Sasak has a variety of clitics, a grammatical unit pronounced as part of a word (like an affix) but a separate word syntactically—similar to the English language clitic 'll. Simple clitics occur in a demonstrative specifier attached to a previous noun or noun phrase; for example, ni ('this') in dengan ni ('this person'). Special clitics occur with noun hosts to encode inalienable possession, and with other hosts to encode agents and patients. For example, the possessive clitic ku (or kò or k, depending on dialect)—which means 'my' and corresponds to the pronoun aku ('I')—can attach to the noun ime ('hand') for imengku ('my hand').

== Variations ==
=== Regional ===
Sasak has significant regional variations, including by phonology, vocabulary and grammar. Native speakers recognize five labelled dialects, named for how "like that" and "like this" are pronounced: Kutó-Kuté (predominant in North Sasak), Nggetó-Nggeté (Northeast Sasak), Menó-Mené (Central Sasak), Ngenó-Ngené (Central East Sasak, Central West Sasak) and Meriaq-Meriku (Central South Sasak). However, linguist Peter K. Austin said that the five labels do not "reflect fully the extensive geographical variation ... found within Sasak" in many linguistic areas. Some dialects have a low mutual intelligibility.

=== Speech levels ===
Sasak has a system of speech levels in which different words are used, depending on the social level of the addressee relative to the speaker. The system is similar to that of Balinese and Javanese (languages spoken on neighbouring islands) and Korean. There are three levels in Sasak for the status of the addressee (low, mid- and high), and a humble-honorific dimension which notes the relationship between the speaker and another referent. For example, 'you' may be expressed as kamu (low-level), side (mid-), pelinggih (high) or dekaji (honorific). 'To eat' is mangan (low), bekelór (mid-), madaran (high) or majengan (honorific).

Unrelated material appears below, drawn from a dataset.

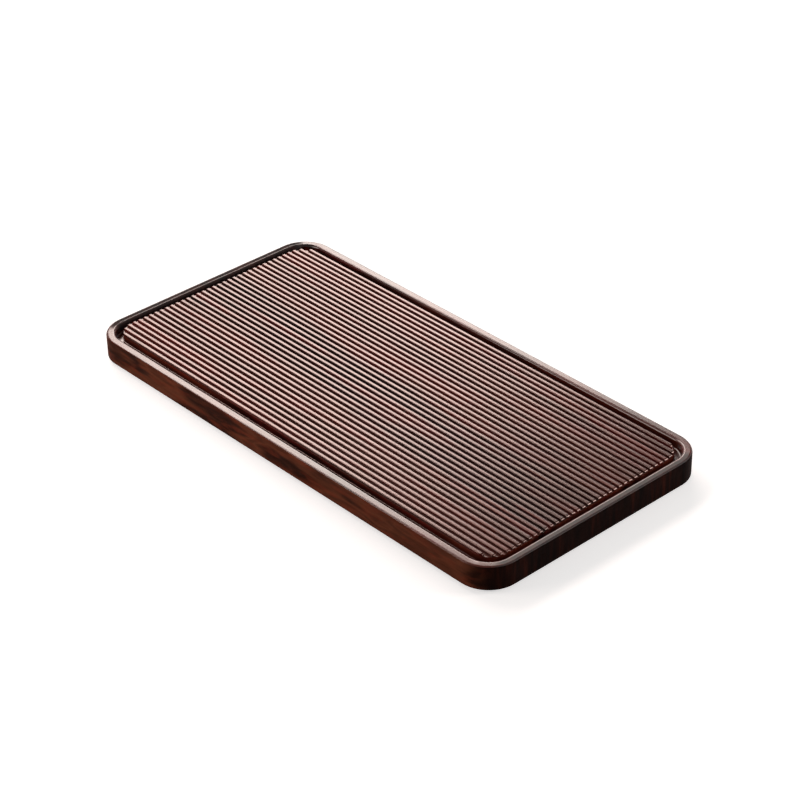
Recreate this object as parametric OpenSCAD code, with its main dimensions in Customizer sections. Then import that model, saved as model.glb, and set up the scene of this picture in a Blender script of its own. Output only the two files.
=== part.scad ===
// Gongfu tea tray: a hardwood slab with a rim and a gutter round a ribbed board that lifts out,
// and a shallow basin and drain under the board. X runs along the tray, Y across it, and the
// feet stand on Z = 0. The front is -Y, the left is -X, and the drain leaves at the back.

/* [Slab] */
// Length of the tray
tray_l = 600; // [480:5:760]
// Width of the tray
tray_w = 300; // [270:5:400]
// Thickness of the slab, without its feet
slab_h = 27; // [26:0.5:36]
// Radius of the outer corners, seen from above
corner_r = 35; // [26:1:60]
// Width of the rim
rim_w = 10; // [8:0.5:14]
// Rounding of the rim's outer top edge
rim_outer_round = 2.5; // [1:0.25:4]
// Rounding of the rim's inner top edge
rim_inner_round = 3; // [0.5:0.25:4]
// Rounding of the slab's bottom edge
base_round = 1.5; // [0.5:0.25:3]

/* [Gutter and basin] */
// Depth of the gutter floor below the rim
gutter_depth = 10; // [9:0.5:12]
// Radius of the cove where the rim meets the gutter floor
cove_r = 2; // [0.5:0.25:3]
// Width of the gutter along the long sides
side_gutter = 8; // [6:0.2:12]
// Width of the gutter at the short ends
end_gutter = 5.5; // [5:0.5:12]
// Depth of the basin below the gutter floor
basin_depth = 2.5; // [2:0.25:3.5]
// Width of the ledge between the deck's edge and the basin
ledge_w = 22; // [18:1:30]
// Corner radius of the basin
basin_corner_r = 12; // [5:1:30]

/* [Ribbed deck] */
// Corner radius of the deck
deck_corner_r = 22; // [16:1:26]
// Height of the rib tops above the rim
deck_rise = 0.6; // [0:0.1:2]
// How far the deck's drip edge stands out, and the radius of the cove above it
drip_edge = 1.2; // [0.8:0.1:1.5]
// Thickness of the drip edge
drip_edge_t = 0.6; // [0.4:0.1:1]
// Distance from one rib to the next
rib_pitch = 7.2; // [6:0.1:12]
// Width of a rib
rib_w = 3.6; // [3:0.1:5]
// Rounding of a rib's two top edges
rib_shoulder = 0.8; // [0.4:0.1:1.2]
// Rounding of a rib's ends, seen from the side
rib_end_round = 2.6; // [1.5:0.1:2.6]
// Height of a rib above the board
rib_h = 2.8; // [2.6:0.1:3.2]
// Margin between the rib ends and the deck's edge
rib_margin = 0.1; // [0.1:0.1:2]

/* [Battens and pads under the deck] */
// Length of a cross batten
batten_l = 200; // [140:5:205]
// Width of a cross batten
batten_w = 14; // [10:1:20]
// Depth of a batten in the deck
batten_let_in = 2; // [1:0.25:2.5]
// Height of a batten below the deck
batten_proud = 2.5; // [2:0.25:2.8]
// Distance from the middle batten to the outer ones
batten_spacing = 150; // [80:5:165]
// Distance between the screws of a batten
batten_screw_pitch = 80; // [40:5:90]
// Diameter of a deck pad
pad_d = 12; // [8:0.5:14]
// Height of a pad below the deck, which is the gap that water runs through
pad_proud = 1; // [0.8:0.1:1.5]
// Depth of a pad in the deck
pad_let_in = 0.6; // [0.4:0.1:1]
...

All forms except low are known as alus ('smooth' or 'polite') in Sasak. They are used in formal contexts and with social superiors, especially in situations involving mènak (the traditional upper caste, which makes up eight percent of the population). The system is observed in regional varieties of the language. Although low-level terms have large regional variations, non-low forms are consistent in all varieties. According to Indonesian languages specialist Bernd Nothofer, the system is borrowed from Balinese or Javanese.

== Literature ==
The Sasak have a tradition of writing on dried leaves of the lontar palm. The Javanese Hindu-Buddhist Majapahit empire, whose sphere of influence included Lombok, probably introduced literacy to the island during the fourteenth century. The oldest surviving lontar texts date to the nineteenth century; many were collected by the Dutch and kept in libraries in Leiden or Bali. The Mataram Museum in Lombok also has a collection, and many individuals and families on the island keep them as heirlooms to be passed from generation to generation.

The lontar texts are still read today in performances known as pepaòsan. Readings are made for a number of occasions, including funerals, weddings and circumcision ceremonies. Rural Sasak read the lontar texts as part of a ritual to ensure the fertility of their farm animals. Peter K. Austin described a pepaòsan which was performed as part of a circumcision ceremony in 2002, with paper copies of lontar texts rather than palm leaves.

Lombok's lontar texts are written in Sasak, Kawi (a literary language based on old Javanese) or a combination of the two. They are written in hanacaraka, a script nearly identical to Balinese. Its basic letters consist of a consonant plus the vowel a. The first five letters read ha, na, ca, ra and ka, giving the script its name. Syllables with vowels other than a use the basic letter plus diacritics above, below or around it. Final consonants of a syllable or consonant clusters may also be encoded. This writing system is also named Sasak script.